• _What the task requires_
Write out the full listing again, exactly as it stands.

• _Data lines_
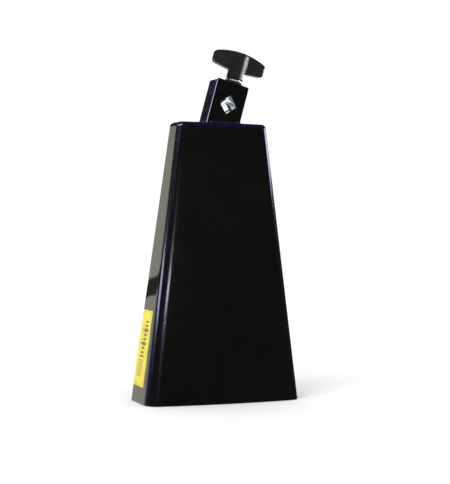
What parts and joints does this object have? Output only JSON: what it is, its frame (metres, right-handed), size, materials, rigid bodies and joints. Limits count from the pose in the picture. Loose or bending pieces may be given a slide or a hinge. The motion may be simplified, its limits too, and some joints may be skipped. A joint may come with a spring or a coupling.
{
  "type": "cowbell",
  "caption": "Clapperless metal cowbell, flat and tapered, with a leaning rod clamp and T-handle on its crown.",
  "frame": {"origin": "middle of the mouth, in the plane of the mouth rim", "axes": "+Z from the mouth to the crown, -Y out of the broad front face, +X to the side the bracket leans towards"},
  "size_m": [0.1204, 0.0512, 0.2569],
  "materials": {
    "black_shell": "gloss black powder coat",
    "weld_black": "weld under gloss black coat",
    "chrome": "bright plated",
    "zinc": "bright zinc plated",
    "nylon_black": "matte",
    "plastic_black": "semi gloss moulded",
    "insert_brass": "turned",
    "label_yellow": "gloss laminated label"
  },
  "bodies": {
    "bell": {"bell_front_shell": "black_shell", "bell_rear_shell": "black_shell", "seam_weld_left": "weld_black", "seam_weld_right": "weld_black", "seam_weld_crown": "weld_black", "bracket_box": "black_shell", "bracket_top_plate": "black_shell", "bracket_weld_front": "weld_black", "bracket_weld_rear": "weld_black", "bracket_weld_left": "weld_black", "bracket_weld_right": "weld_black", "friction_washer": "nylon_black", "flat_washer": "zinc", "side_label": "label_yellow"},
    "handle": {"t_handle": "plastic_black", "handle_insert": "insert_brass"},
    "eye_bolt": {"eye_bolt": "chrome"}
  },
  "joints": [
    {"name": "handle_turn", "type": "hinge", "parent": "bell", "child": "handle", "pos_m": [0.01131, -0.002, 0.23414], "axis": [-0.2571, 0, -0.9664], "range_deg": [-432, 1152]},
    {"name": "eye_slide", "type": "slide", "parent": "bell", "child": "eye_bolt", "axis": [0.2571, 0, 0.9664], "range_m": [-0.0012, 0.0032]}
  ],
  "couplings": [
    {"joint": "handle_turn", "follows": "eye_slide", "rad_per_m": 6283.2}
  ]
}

• _Final result_
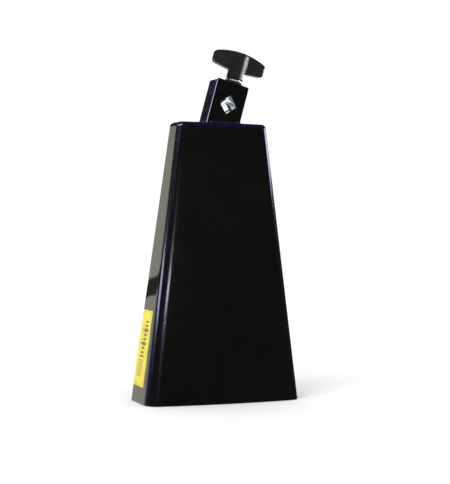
What parts and joints does this object have? Output only JSON: what it is, its frame (metres, right-handed), size, materials, rigid bodies and joints. Limits count from the pose in the picture. Loose or bending pieces may be given a slide or a hinge. The motion may be simplified, its limits too, and some joints may be skipped. A joint may come with a spring or a coupling.
{
  "type": "cowbell",
  "caption": "Clapperless metal cowbell, flat and tapered, with a leaning rod clamp and T-handle on its crown.",
  "frame": {"origin": "middle of the mouth, in the plane of the mouth rim", "axes": "+Z from the mouth to the crown, -Y out of the broad front face, +X to the side the bracket leans towards"},
  "size_m": [0.1204, 0.0512, 0.2569],
  "materials": {
    "black_shell": "gloss black powder coat",
    "weld_black": "weld under gloss black coat",
    "chrome": "bright plated",
    "zinc": "bright zinc plated",
    "nylon_black": "matte",
    "plastic_black": "semi gloss moulded",
    "insert_brass": "turned",
    "label_yellow": "gloss laminated label"
  },
  "bodies": {
    "bell": {"bell_front_shell": "black_shell", "bell_rear_shell": "black_shell", "seam_weld_left": "weld_black", "seam_weld_right": "weld_black", "seam_weld_crown": "weld_black", "bracket_box": "black_shell", "bracket_top_plate": "black_shell", "bracket_weld_front": "weld_black", "bracket_weld_rear": "weld_black", "bracket_weld_left": "weld_black", "bracket_weld_right": "weld_black", "friction_washer": "nylon_black", "flat_washer": "zinc", "side_label": "label_yellow"},
    "handle": {"t_handle": "plastic_black", "handle_insert": "insert_brass"},
    "eye_bolt": {"eye_bolt": "chrome"}
  },
  "joints": [
    {"name": "handle_turn", "type": "hinge", "parent": "bell", "child": "handle", "pos_m": [0.01131, -0.002, 0.23414], "axis": [-0.2571, 0, -0.9664], "range_deg": [-432, 1152]},
    {"name": "eye_slide", "type": "slide", "parent": "bell", "child": "eye_bolt", "axis": [0.2571, 0, 0.9664], "range_m": [-0.0012, 0.0032]}
  ],
  "couplings": [
    {"joint": "handle_turn", "follows": "eye_slide", "rad_per_m": 6283.2}
  ]
}